Rebel Beach Club Le Pirate Eyes Thailand and Myanmar Expansion
Indonesia’s rebel beach club brand Le Pirate has announced plans to expand its footprint within the country and throughout Asia. In the span of three short years the father son team of Fredo and Louka Taffin has created a blueprint for fast-paced growth with their social beach club and hotel concept.
Long-time Bali design guru Fredo Taffin, the architect that helped create legendary beach club KU DE TA, came up with idea for Le Pirate after facing the challenge of building resort hotels in remote tropical locations. His concept was to distill appealing accommodation options into eco-friendly, pre-fab bungalows that are fast and cost efficient to build, but do not destroy the islands’ beaches.
Taffin teamed up with his millennial son Louka, who has already become a successful hospitality entrepreneur at the age 27. Both of them hated the way resorts were all about welcome drinks, grim soulless buffets, and designed to put guests in a virtual lock-down, keeping them away from each other.
Louka explains, “Traditional hoteliers are obsessed by guest rooms and forget that hospitality from its earliest roots in pub hotels, is all about meeting people, going local, and not just about the four walls you sleep in. At Le Pirate we don’t want heads on beds, we want bums at the beach club, travelers who have a pulse and aren’t afraid to use it.”
The brand’s pathway to expansion is clearly displayed through its main points of difference – being able to pre-fabricate beach club hotels and assemble them on-site complete with fit-out in under six months from start to finish. Investors often have to wait a decade to generate a good return, with a typical Le Pirate project; it is two to three years. Fredo adds, “We are breaking down the walls of hotel ownership that used to be measured in dog years but have now been be accelerated into real time.”
One sure sign that Millennial and Gen Z travelers are looking beyond hotels for new experiences is the global boom in poshtels. Essentially these new concept accommodation options offer a more polished take on hostels, punctuated by the broader trend of friending and traveling together. Le Pirate’s first beach club hotel in Nusa Ceningan off the coast of Bali gathered a strong reputation very quickly with the social media and smartphone set. Images, YouTube videos and chats on Facebook, Twitter and beyond have been a strong driver of direct bookings. Further momentum came with the opening of a larger property in Gili Trawangan and most recently in the buzzing destination of Labuan Bajo in Flores.
As for the shift into floating beach club cruisers, tagged as Explorer, Louka says, “We wanted to take one of Indonesia’s key attributes – the spectacular ocean and numerous islands – and make them more accessible in a fun, authentic and natural way. No pretentions here, its bums on boats, and the more the merrier.”

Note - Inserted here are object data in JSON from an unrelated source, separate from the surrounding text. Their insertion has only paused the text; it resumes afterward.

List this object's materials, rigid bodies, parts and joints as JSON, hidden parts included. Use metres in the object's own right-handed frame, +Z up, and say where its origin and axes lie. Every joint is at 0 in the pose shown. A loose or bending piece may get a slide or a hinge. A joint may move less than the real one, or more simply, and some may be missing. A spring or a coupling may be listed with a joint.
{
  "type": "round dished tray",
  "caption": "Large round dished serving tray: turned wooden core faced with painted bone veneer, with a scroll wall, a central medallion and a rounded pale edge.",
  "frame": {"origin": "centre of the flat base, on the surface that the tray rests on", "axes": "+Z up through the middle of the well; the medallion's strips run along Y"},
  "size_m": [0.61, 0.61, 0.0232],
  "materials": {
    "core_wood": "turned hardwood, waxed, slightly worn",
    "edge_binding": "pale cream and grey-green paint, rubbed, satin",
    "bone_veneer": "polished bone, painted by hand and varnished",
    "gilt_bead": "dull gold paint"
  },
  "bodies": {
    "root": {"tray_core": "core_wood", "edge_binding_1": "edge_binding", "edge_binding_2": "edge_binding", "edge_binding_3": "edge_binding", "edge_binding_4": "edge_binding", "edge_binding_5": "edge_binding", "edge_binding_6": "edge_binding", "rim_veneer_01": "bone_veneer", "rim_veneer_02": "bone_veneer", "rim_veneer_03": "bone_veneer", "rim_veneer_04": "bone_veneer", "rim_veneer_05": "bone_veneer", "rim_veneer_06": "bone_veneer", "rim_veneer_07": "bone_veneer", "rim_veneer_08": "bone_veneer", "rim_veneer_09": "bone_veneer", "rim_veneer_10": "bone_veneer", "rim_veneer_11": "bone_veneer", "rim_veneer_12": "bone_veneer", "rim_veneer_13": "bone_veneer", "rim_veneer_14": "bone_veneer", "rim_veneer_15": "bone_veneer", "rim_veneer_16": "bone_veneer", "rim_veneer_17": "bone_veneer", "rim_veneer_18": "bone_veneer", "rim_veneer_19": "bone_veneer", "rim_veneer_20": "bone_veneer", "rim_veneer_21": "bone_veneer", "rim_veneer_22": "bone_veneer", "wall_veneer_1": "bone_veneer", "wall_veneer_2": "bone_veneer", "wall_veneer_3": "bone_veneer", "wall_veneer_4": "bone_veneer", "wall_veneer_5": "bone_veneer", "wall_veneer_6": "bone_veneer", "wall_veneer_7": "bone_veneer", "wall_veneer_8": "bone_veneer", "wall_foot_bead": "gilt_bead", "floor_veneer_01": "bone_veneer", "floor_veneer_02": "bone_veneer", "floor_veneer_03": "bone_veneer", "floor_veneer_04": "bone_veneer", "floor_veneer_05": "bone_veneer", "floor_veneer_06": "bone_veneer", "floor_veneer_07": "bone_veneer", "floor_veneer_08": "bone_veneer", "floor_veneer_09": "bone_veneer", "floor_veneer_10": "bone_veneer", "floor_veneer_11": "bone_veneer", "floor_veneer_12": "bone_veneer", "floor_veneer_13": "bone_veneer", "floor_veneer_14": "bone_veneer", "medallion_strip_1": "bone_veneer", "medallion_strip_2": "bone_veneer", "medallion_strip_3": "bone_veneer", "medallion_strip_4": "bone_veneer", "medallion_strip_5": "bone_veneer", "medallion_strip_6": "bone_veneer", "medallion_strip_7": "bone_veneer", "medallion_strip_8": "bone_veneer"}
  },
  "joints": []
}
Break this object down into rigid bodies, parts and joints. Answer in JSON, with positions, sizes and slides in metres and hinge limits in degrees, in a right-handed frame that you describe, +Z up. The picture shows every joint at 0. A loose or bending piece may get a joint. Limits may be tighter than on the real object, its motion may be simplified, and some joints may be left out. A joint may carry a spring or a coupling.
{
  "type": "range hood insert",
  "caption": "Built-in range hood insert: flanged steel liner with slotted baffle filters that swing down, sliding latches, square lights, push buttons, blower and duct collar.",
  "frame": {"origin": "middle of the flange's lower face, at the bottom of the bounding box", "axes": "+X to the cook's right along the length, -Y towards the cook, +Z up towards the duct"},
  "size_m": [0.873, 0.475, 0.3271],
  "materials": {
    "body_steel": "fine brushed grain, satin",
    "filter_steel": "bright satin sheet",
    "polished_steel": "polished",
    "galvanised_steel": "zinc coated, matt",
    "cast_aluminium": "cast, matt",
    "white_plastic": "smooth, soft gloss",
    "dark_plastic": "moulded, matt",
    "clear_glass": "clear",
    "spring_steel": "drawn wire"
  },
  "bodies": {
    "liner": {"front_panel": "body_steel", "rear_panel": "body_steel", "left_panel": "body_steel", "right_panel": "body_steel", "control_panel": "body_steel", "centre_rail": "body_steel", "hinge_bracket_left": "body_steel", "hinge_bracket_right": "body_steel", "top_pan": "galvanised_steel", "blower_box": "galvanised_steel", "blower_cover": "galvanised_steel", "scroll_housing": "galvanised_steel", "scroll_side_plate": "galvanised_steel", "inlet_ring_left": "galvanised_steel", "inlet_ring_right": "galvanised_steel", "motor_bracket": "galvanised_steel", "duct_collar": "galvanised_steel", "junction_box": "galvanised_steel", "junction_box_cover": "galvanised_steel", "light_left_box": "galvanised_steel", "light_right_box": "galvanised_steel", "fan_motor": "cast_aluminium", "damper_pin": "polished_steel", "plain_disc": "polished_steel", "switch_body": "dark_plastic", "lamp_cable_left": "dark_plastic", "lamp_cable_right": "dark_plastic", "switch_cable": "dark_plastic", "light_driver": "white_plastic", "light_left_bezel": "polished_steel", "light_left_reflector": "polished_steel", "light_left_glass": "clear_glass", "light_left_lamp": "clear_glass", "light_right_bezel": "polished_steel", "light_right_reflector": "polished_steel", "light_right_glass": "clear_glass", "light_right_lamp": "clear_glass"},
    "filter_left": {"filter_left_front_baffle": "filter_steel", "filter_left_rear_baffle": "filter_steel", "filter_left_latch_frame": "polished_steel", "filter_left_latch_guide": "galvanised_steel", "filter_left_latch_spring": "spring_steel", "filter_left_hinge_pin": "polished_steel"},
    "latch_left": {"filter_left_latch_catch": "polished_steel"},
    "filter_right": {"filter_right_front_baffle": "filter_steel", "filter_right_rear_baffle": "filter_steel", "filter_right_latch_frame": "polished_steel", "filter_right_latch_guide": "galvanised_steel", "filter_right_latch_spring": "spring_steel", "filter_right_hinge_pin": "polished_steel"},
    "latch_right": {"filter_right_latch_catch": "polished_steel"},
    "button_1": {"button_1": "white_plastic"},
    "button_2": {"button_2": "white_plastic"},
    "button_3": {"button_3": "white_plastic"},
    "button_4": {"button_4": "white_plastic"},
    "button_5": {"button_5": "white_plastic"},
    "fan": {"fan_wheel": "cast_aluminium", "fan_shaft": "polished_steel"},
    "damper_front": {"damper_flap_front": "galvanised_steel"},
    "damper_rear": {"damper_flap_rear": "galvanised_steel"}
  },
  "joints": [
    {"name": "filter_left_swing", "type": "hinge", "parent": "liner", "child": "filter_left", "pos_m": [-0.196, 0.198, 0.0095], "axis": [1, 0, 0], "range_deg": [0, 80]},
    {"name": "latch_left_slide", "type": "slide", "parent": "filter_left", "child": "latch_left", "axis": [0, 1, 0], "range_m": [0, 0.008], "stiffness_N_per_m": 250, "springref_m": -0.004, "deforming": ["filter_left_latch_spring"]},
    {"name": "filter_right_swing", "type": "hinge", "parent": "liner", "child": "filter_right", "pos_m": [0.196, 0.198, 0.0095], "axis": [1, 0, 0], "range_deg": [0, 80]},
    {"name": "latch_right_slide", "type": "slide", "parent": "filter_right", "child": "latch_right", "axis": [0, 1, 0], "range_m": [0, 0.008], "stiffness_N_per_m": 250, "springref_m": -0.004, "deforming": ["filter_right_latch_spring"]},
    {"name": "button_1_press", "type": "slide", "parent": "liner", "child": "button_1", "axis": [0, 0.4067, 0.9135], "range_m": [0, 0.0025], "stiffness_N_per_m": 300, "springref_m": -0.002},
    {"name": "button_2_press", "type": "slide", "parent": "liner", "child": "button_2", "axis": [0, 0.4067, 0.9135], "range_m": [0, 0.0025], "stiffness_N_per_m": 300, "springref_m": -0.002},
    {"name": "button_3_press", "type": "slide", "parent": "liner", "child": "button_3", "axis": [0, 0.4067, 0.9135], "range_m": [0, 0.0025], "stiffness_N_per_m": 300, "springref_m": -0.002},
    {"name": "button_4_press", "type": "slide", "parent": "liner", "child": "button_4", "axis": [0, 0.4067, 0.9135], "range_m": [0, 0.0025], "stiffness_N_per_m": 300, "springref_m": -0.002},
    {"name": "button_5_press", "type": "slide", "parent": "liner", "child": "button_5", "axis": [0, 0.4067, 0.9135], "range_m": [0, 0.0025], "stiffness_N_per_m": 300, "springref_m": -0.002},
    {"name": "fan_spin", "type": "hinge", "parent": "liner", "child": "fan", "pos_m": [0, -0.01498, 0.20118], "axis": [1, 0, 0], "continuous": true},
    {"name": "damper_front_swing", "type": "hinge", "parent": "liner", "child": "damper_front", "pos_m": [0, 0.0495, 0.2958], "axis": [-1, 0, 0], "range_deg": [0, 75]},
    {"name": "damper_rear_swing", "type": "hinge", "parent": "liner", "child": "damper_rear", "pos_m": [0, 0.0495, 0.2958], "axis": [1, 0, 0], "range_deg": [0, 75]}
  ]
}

With Le Pirate International established in Singapore, the team is working on pushing out licensing and branding model and engaging developers who want to enter the hotel business, but don’t know where or how to start. The “hotel in a box” concept covers design, training, fit-out, as well as management systems that don’t take a rocket scientist to run. Currently the development pipeline is focused on Thailand, the Philippines, with its impressive 7,107 islands, and also in burgeoning destinations like Sri Lanka and Myanmar.
Fredo comments, “Wherever beach bums are headed, we will be there with our beach clubs, boats and an ability to innovate in emerging locations such as remote islands. Travelers at any age still have those childhood dreams of being a pirate, and our clubs and cruises are meant to bring back the thrills, chills and sense of adventure that comes when you get outside those four same hotel walls. We aren’t just hitting the millennial market, we are keen to build a brand that will also fit Gen-Z.”